**Task description**:
Repeat the material exactly, leaving nothing out.

****************************************

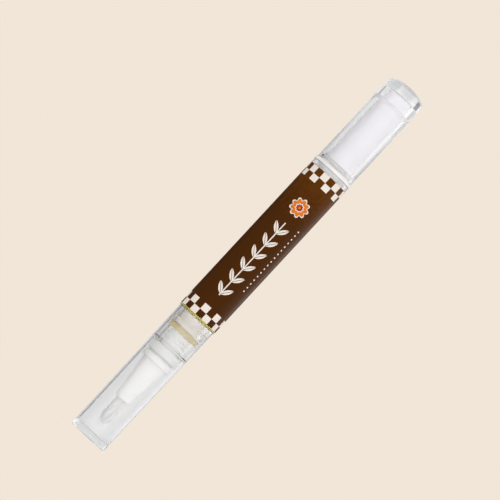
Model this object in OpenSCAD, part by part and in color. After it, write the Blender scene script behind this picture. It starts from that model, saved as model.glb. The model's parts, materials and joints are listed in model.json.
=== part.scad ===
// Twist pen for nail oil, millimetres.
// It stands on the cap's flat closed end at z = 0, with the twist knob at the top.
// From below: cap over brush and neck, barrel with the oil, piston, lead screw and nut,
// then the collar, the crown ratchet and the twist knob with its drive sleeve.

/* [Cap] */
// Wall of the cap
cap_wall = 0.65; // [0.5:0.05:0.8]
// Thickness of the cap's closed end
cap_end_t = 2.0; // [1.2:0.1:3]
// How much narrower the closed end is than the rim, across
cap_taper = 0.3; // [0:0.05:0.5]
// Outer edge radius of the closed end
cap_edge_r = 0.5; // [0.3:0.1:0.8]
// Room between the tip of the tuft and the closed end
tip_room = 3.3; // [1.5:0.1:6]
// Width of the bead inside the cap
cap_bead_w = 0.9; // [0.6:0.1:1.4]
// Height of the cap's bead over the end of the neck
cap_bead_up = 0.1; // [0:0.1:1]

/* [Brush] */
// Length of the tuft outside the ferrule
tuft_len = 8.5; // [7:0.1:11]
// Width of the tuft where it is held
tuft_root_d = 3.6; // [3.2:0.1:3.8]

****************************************

**Written reply**:
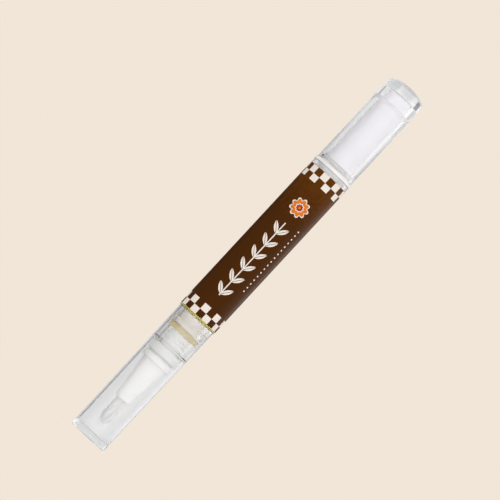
Model this object in OpenSCAD, part by part and in color. After it, write the Blender scene script behind this picture. It starts from that model, saved as model.glb. The model's parts, materials and joints are listed in model.json.
=== part.scad ===
// Twist pen for nail oil, millimetres.
// It stands on the cap's flat closed end at z = 0, with the twist knob at the top.
// From below: cap over brush and neck, barrel with the oil, piston, lead screw and nut,
// then the collar, the crown ratchet and the twist knob with its drive sleeve.

/* [Cap] */
// Wall of the cap
cap_wall = 0.65; // [0.5:0.05:0.8]
// Thickness of the cap's closed end
cap_end_t = 2.0; // [1.2:0.1:3]
// How much narrower the closed end is than the rim, across
cap_taper = 0.3; // [0:0.05:0.5]
// Outer edge radius of the closed end
cap_edge_r = 0.5; // [0.3:0.1:0.8]
// Room between the tip of the tuft and the closed end
tip_room = 3.3; // [1.5:0.1:6]
// Width of the bead inside the cap
cap_bead_w = 0.9; // [0.6:0.1:1.4]
// Height of the cap's bead over the end of the neck
cap_bead_up = 0.1; // [0:0.1:1]

/* [Brush] */
// Length of the tuft outside the ferrule
tuft_len = 8.5; // [7:0.1:11]
// Width of the tuft where it is held
tuft_root_d = 3.6; // [3.2:0.1:3.8]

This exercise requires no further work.